As I see around (hundreds of medium-large sites) - there's no other way...

And one final word about the cloud: "one DB machine" is limited to a rather limited non-powerful virtualized compute and I/O space... In the cloud limits are here and now! Cloud is all about elasticity and scale-out.

Hope I helped! Doron

Like ? I don't know of ANY decent sized website that uses a single database server.
Postgres-XC is also in beta. Basically it's sharded PostgreSQL with full RI enforcement between shards, and seamless query integration. I assume they are working off the 9.2 codebase (hence the beta being the same time as Pg 9.2) but maybe it's only 9.1 (i.e. no JSON).

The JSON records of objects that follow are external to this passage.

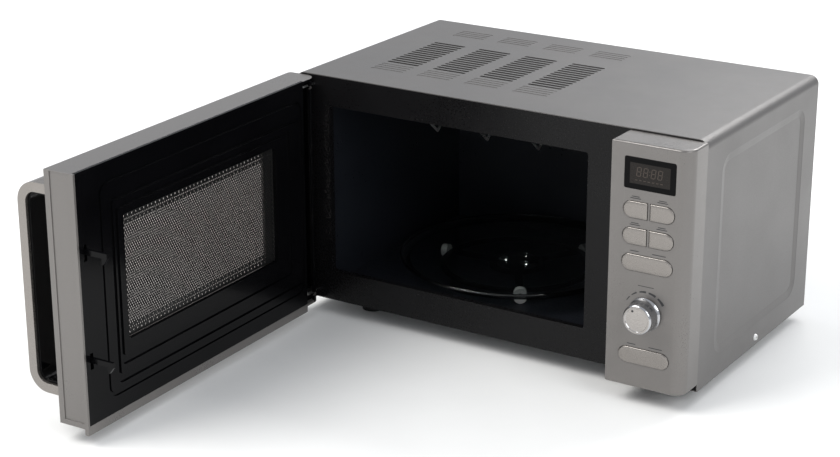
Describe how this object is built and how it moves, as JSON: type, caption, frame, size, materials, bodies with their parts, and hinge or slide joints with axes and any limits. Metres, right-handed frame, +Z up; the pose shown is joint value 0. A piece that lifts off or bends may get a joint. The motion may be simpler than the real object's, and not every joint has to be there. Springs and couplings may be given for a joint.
{
  "type": "microwave oven",
  "caption": "Countertop microwave oven with a side-hinged windowed door, bar handle, turntable, grill, display, push buttons and a rotary knob.",
  "frame": {"origin": "centre of the pattern of the four feet, on the worktop plane", "axes": "+Z up, +Y from the front to the back, +X to the right along the front"},
  "size_m": [0.49, 0.6338, 0.258],
  "materials": {
    "outer_cover": "satin silver-grey paint",
    "sheet_steel": "zinc-plated sheet",
    "front_black": "semi-gloss black enamel",
    "cavity_paint": "grey-blue cavity enamel",
    "mica": "mica sheet",
    "magnet_steel": "plated steel",
    "copper_fins": "aluminium fins on a copper core",
    "laminations": "varnished laminations",
    "windings": "taped copper windings",
    "can": "drawn aluminium can",
    "black_plastic": "fine texture",
    "white_plastic": "glass-filled",
    "ceramic": "glazed ceramic",
    "quartz": "frosted quartz tube",
    "bright_wire": "plated wire",
    "switch_red": "moulded",
    "board": "circuit board",
    "display_glass": "smoked window",
    "silver_paint": "satin silver paint on plastic",
    "tinted_glass": "smoked glass",
    "screen_metal": "perforated steel, painted",
    "satin_chrome": "satin chrome",
    "clear_glass": "tempered glass",
    "foot_rubber": "moulded rubber"
  },
  "bodies": {
    "cabinet": {"outer_cover": "outer_cover", "base_plate": "sheet_steel", "rear_panel": "sheet_steel", "front_plate": "front_black", "cavity_liner": "cavity_paint", "waveguide_cover": "mica", "waveguide": "sheet_steel", "magnetron_yoke": "magnet_steel", "magnetron_core": "copper_fins", "magnetron_filter": "sheet_steel", "transformer_core": "laminations", "transformer_windings": "windings", "capacitor": "can", "capacitor_clamp": "sheet_steel", "diode": "black_plastic", "fan_shroud": "white_plastic", "fan_motor": "laminations", "cavity_lamp": "ceramic", "thermal_cutouts": "ceramic", "grill_tubes": "quartz", "grill_holders": "ceramic", "grill_guard": "bright_wire", "interlock_bracket": "white_plastic", "microswitches": "switch_red", "hinge_brackets": "bright_wire", "turntable_motor": "sheet_steel", "filter_board": "board", "cord_gland": "black_plastic", "feet": "foot_rubber", "case_screws": "bright_wire", "control_panel": "silver_paint", "display_window": "display_glass", "display_module": "black_plastic", "control_board": "board", "encoder_body": "magnet_steel", "tact_switches": "black_plastic"},
    "door": {"door_frame": "silver_paint", "door_glass": "tinted_glass", "door_screen": "screen_metal", "choke_cover": "black_plastic", "door_handle": "satin_chrome", "handle_liner": "black_plastic", "handle_screws": "bright_wire", "latch_spring": "bright_wire"},
    "latch": {"latch_hooks": "black_plastic"},
    "upper_left_button": {"button_upper_left": "satin_chrome"},
    "upper_right_button": {"button_upper_right": "satin_chrome"},
    "middle_left_button": {"button_middle_left": "satin_chrome"},
    "middle_right_button": {"button_middle_right": "satin_chrome"},
    "stop_button": {"button_stop": "satin_chrome"},
    "start_button": {"button_start": "satin_chrome"},
    "dial": {"knob": "satin_chrome", "encoder_shaft": "bright_wire"},
    "turntable": {"turntable_glass": "clear_glass", "turntable_coupler": "black_plastic"},
    "ring": {"roller_ring": "black_plastic"},
    "wheel_1": {"roller_1": "white_plastic"},
    "wheel_2": {"roller_2": "white_plastic"},
    "wheel_3": {"roller_3": "white_plastic"},
    "fan": {"fan_blade": "white_plastic"}
  },
  "joints": [
    {"name": "door_hinge", "type": "hinge", "parent": "cabinet", "child": "door", "pos_m": [-0.213, -0.1435, 0.013], "axis": [0, 0, 1], "range_deg": [-3.3, 88.7]},
    {"name": "latch_slide", "type": "slide", "parent": "door", "child": "latch", "axis": [0, 0, 1], "range_m": [0, 0.003], "stiffness_N_per_m": 300, "springref_m": -0.004, "deforming": ["latch_spring"]},
    {"name": "upper_left_press", "type": "slide", "parent": "cabinet", "child": "upper_left_button", "axis": [0, 1, 0], "range_m": [0, 0.0012], "stiffness_N_per_m": 600, "springref_m": -0.0003},
    {"name": "upper_right_press", "type": "slide", "parent": "cabinet", "child": "upper_right_button", "axis": [0, 1, 0], "range_m": [0, 0.0012], "stiffness_N_per_m": 600, "springref_m": -0.0003},
    {"name": "middle_left_press", "type": "slide", "parent": "cabinet", "child": "middle_left_button", "axis": [0, 1, 0], "range_m": [0, 0.0012], "stiffness_N_per_m": 600, "springref_m": -0.0003},
    {"name": "middle_right_press", "type": "slide", "parent": "cabinet", "child": "middle_right_button", "axis": [0, 1, 0], "range_m": [0, 0.0012], "stiffness_N_per_m": 600, "springref_m": -0.0003},
    {"name": "stop_press", "type": "slide", "parent": "cabinet", "child": "stop_button", "axis": [0, 1, 0], "range_m": [0, 0.0012], "stiffness_N_per_m": 600, "springref_m": -0.0003},
    {"name": "start_press", "type": "slide", "parent": "cabinet", "child": "start_button", "axis": [0, 1, 0], "range_m": [0, 0.0012], "stiffness_N_per_m": 600, "springref_m": -0.0003},
    {"name": "knob_turn", "type": "hinge", "parent": "cabinet", "child": "dial", "pos_m": [0.186, -0.164, 0.0945], "axis": [0, 1, 0], "continuous": true},
    {"name": "turntable_spin", "type": "hinge", "parent": "cabinet", "child": "turntable", "pos_m": [-0.0407, -0.0024, 0.051], "axis": [0, 0, 1], "continuous": true},
    {"name": "ring_spin", "type": "hinge", "parent": "cabinet", "child": "ring", "pos_m": [-0.0407, -0.0024, 0.044], "axis": [0, 0, 1], "continuous": true},
    {"name": "wheel_1_spin", "type": "hinge", "parent": "ring", "child": "wheel_1", "pos_m": [-0.12565, -0.00537, 0.044], "axis": [-0.9994, -0.0349, 0], "continuous": true},
    {"name": "wheel_2_spin", "type": "hinge", "parent": "ring", "child": "wheel_2", "pos_m": [0.00434, -0.07448, 0.044], "axis": [0.5299, -0.848, 0], "continuous": true},
    {"name": "wheel_3_spin", "type": "hinge", "parent": "ring", "child": "wheel_3", "pos_m": [-0.0008, 0.07265, 0.044], "axis": [0.4695, 0.8829, 0], "continuous": true},
    {"name": "fan_spin", "type": "hinge", "parent": "cabinet", "child": "fan", "pos_m": [0.1664, 0.084, 0.181], "axis": [0, 1, 0], "continuous": true}
  ],
  "couplings": [
    {"joint": "ring_spin", "follows": "turntable_spin", "ratio": 0.5},
    {"joint": "wheel_1_spin", "follows": "turntable_spin", "ratio": -6.3433},
    {"joint": "wheel_2_spin", "follows": "turntable_spin", "ratio": -6.3433},
    {"joint": "wheel_3_spin", "follows": "turntable_spin", "ratio": -6.3433}
  ]
}
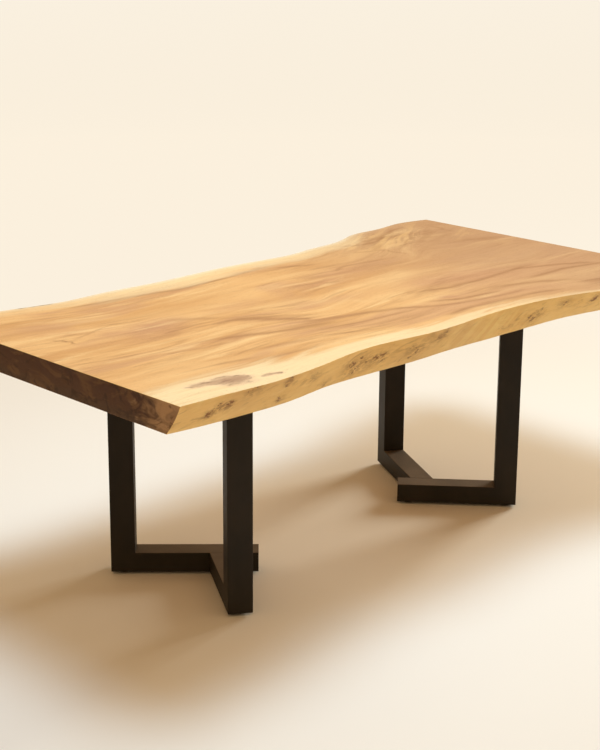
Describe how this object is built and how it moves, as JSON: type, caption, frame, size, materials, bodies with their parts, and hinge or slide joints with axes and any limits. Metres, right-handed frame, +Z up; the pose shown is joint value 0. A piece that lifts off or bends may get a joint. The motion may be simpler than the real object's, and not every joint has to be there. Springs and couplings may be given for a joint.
{
  "type": "live edge dining table",
  "caption": "Dining table with one thick live edge wood slab on two black V-shaped box tube bases with screw-down levelling feet.",
  "frame": {"origin": "on the floor under the middle of the slab's bounding box", "axes": "+X along the table's length, +Y across it, +Z up; the slab's wider live end is at +X and its front edge at -Y"},
  "size_m": [2.13, 1.2398, 0.755],
  "materials": {
    "slab_wood": "oiled satin, honey heartwood with pale sapwood along the live edges",
    "black_steel": "matt black powder coat",
    "zinc_steel": "zinc plated",
    "insert_brass": "plain",
    "foot_plastic": "moulded black"
  },
  "bodies": {
    "table": {"tabletop_slab": "slab_wood", "left_long_arm": "black_steel", "left_branch_arm": "black_steel", "left_long_arm_post": "black_steel", "left_branch_post": "black_steel", "left_end_plate": "black_steel", "left_long_mounting_bar": "black_steel", "left_branch_mounting_bar": "black_steel", "left_bolts": "zinc_steel", "left_washers": "zinc_steel", "left_bushings": "zinc_steel", "left_wood_inserts": "insert_brass", "right_long_arm": "black_steel", "right_branch_arm": "black_steel", "right_long_arm_post": "black_steel", "right_branch_post": "black_steel", "right_end_plate": "black_steel", "right_long_mounting_bar": "black_steel", "right_branch_mounting_bar": "black_steel", "right_bolts": "zinc_steel", "right_washers": "zinc_steel", "right_bushings": "zinc_steel", "right_wood_inserts": "insert_brass"},
    "left_foot_1": {"left_foot_pad_1": "foot_plastic", "left_foot_stud_1": "zinc_steel"},
    "left_foot_2": {"left_foot_pad_2": "foot_plastic", "left_foot_stud_2": "zinc_steel"},
    "left_foot_3": {"left_foot_pad_3": "foot_plastic", "left_foot_stud_3": "zinc_steel"},
    "right_foot_1": {"right_foot_pad_1": "foot_plastic", "right_foot_stud_1": "zinc_steel"},
    "right_foot_2": {"right_foot_pad_2": "foot_plastic", "right_foot_stud_2": "zinc_steel"},
    "right_foot_3": {"right_foot_pad_3": "foot_plastic", "right_foot_stud_3": "zinc_steel"}
  },
  "joints": [
    {"name": "left_foot_1_screw", "type": "slide", "parent": "table", "child": "left_foot_1", "axis": [0, 0, -1], "range_m": [0, 0.01]},
    {"name": "left_foot_2_screw", "type": "slide", "parent": "table", "child": "left_foot_2", "axis": [0, 0, -1], "range_m": [0, 0.01]},
    {"name": "left_foot_3_screw", "type": "slide", "parent": "table", "child": "left_foot_3", "axis": [0, 0, -1], "range_m": [0, 0.01]},
    {"name": "right_foot_1_screw", "type": "slide", "parent": "table", "child": "right_foot_1", "axis": [0, 0, -1], "range_m": [0, 0.01]},
    {"name": "right_foot_2_screw", "type": "slide", "parent": "table", "child": "right_foot_2", "axis": [0, 0, -1], "range_m": [0, 0.01]},
    {"name": "right_foot_3_screw", "type": "slide", "parent": "table", "child": "right_foot_3", "axis": [0, 0, -1], "range_m": [0, 0.01]}
  ]
}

Postgres-XC is probably the most exciting PostgreSQL-related project out there. It promises full write-extensibility across the cluster without sacrificing consistency.

> I don't know if it's the _most_ important feature, but I wouldn't build a serious site on top of anything that didn't have some sort of built-in sharding story.

You know people say this, but in practice I find that simple hash bucketing with a redundant pair works surprisingly well, particularly in the cloud. Yes it isn't fancy, but it is trivial to manage and debug, and you can do a lot of optimizations given such a clear cut set of partitioning rules.

Your problems have to get really big before a more sophisticated mechanism really pays off in terms of avoiding headaches, and often the more sophisticated mechanisms actually cause more headaches before you get there.

"With postgres you have to roll your own [sharding]"

but it will be trivial if you do not do joins.

It also seems to be the flakiest feature
that doesn't mean that others don't find it to be an extremely important feature.
Easily enough done on Postgres-XC, and you still get full ACID compliance across shards as well!